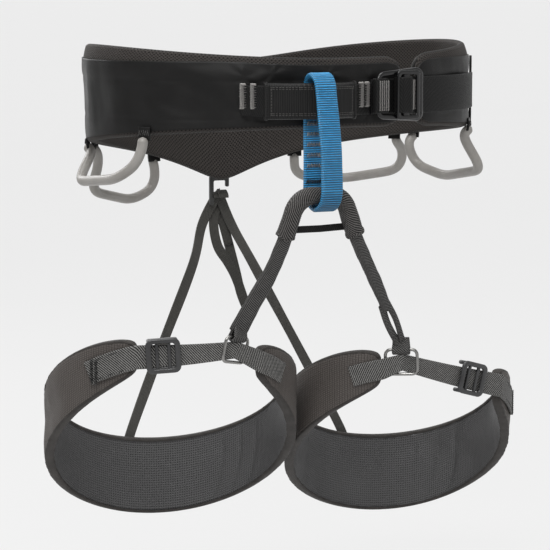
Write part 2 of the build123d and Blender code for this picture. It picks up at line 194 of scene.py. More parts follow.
def grid_parts(P, U, close_v=False, close_u=False, caps=False):
    """Quads over a grid of points; U holds the flat coordinates, one more column if closed."""
    nu, nv = P.shape[:2]
    faces, uvs = [], []
    for i in range(nu if close_u else nu - 1):
        for j in range(nv if close_v else nv - 1):
            i2, j2 = (i + 1) % nu, (j + 1) % nv
            faces.append((i * nv + j, i * nv + j2, i2 * nv + j2, i2 * nv + j))
            uvs += [U[i, j], U[i, j + 1], U[i + 1, j + 1], U[i + 1, j]]
    if caps:
        faces.append(tuple(range(nv - 1, -1, -1)))
        uvs += [U[0, j] for j in range(nv - 1, -1, -1)]
        faces.append(tuple((nu - 1) * nv + j for j in range(nv)))
        uvs += [U[nu - 1, j] for j in range(nv)]
    return P.reshape(-1, 3), faces, uvs


def joined(name, parts, material):
    verts, faces, uvs, count = [], [], [], 0
    for P, F, U in parts:
        verts.append(P)
        faces += [tuple(k + count for k in f) for f in F]
        uvs += list(U)
        count += len(P)
    return piece(name, np.vstack(verts), faces, uvs, material)


def band_profile(thick, width, face_points=7, edge_points=4):
    """Cross-section of a strap as unit pairs (across, through) with rounded edges."""
    share = min(0.5, thick / width / 2)
    out = [(s, 1.0) for s in np.linspace(-1 + 2 * share, 1 - 2 * share, face_points)]
    for a in np.linspace(80, -80, edge_points * 2):
        r = math.radians(a)
        out.append((1 - 2 * share + 2 * share * math.cos(r), math.sin(r)))
    out += [(s, -1.0) for s in np.linspace(1 - 2 * share, -1 + 2 * share, face_points)]
    for a in np.linspace(-100, -260, edge_points * 2):
        r = math.radians(a)
        out.append((-1 + 2 * share + 2 * share * math.cos(r), math.sin(r)))
    return np.array(out)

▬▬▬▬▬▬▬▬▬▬

## Task
Copy every line of the material, please, keeping it exactly the same.

## The answer
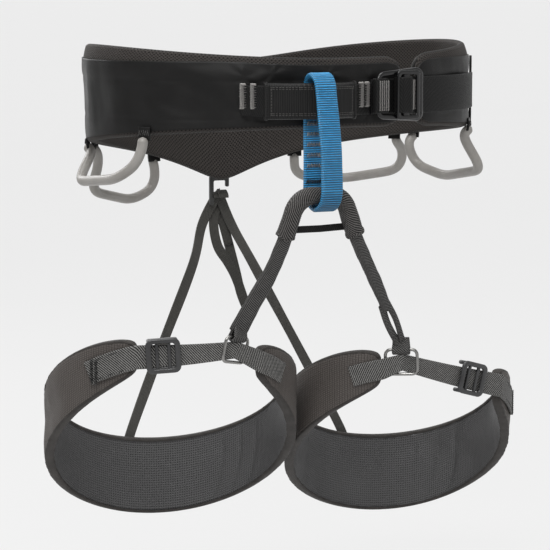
Write part 2 of the build123d and Blender code for this picture. It picks up at line 194 of scene.py. More parts follow.
def grid_parts(P, U, close_v=False, close_u=False, caps=False):
    """Quads over a grid of points; U holds the flat coordinates, one more column if closed."""
    nu, nv = P.shape[:2]
    faces, uvs = [], []
    for i in range(nu if close_u else nu - 1):
        for j in range(nv if close_v else nv - 1):
            i2, j2 = (i + 1) % nu, (j + 1) % nv
            faces.append((i * nv + j, i * nv + j2, i2 * nv + j2, i2 * nv + j))
            uvs += [U[i, j], U[i, j + 1], U[i + 1, j + 1], U[i + 1, j]]
    if caps:
        faces.append(tuple(range(nv - 1, -1, -1)))
        uvs += [U[0, j] for j in range(nv - 1, -1, -1)]
        faces.append(tuple((nu - 1) * nv + j for j in range(nv)))
        uvs += [U[nu - 1, j] for j in range(nv)]
    return P.reshape(-1, 3), faces, uvs


def joined(name, parts, material):
    verts, faces, uvs, count = [], [], [], 0
    for P, F, U in parts:
        verts.append(P)
        faces += [tuple(k + count for k in f) for f in F]
        uvs += list(U)
        count += len(P)
    return piece(name, np.vstack(verts), faces, uvs, material)


def band_profile(thick, width, face_points=7, edge_points=4):
    """Cross-section of a strap as unit pairs (across, through) with rounded edges."""
    share = min(0.5, thick / width / 2)
    out = [(s, 1.0) for s in np.linspace(-1 + 2 * share, 1 - 2 * share, face_points)]
    for a in np.linspace(80, -80, edge_points * 2):
        r = math.radians(a)
        out.append((1 - 2 * share + 2 * share * math.cos(r), math.sin(r)))
    out += [(s, -1.0) for s in np.linspace(1 - 2 * share, -1 + 2 * share, face_points)]
    for a in np.linspace(-100, -260, edge_points * 2):
        r = math.radians(a)
        out.append((-1 + 2 * share + 2 * share * math.cos(r), math.sin(r)))
    return np.array(out)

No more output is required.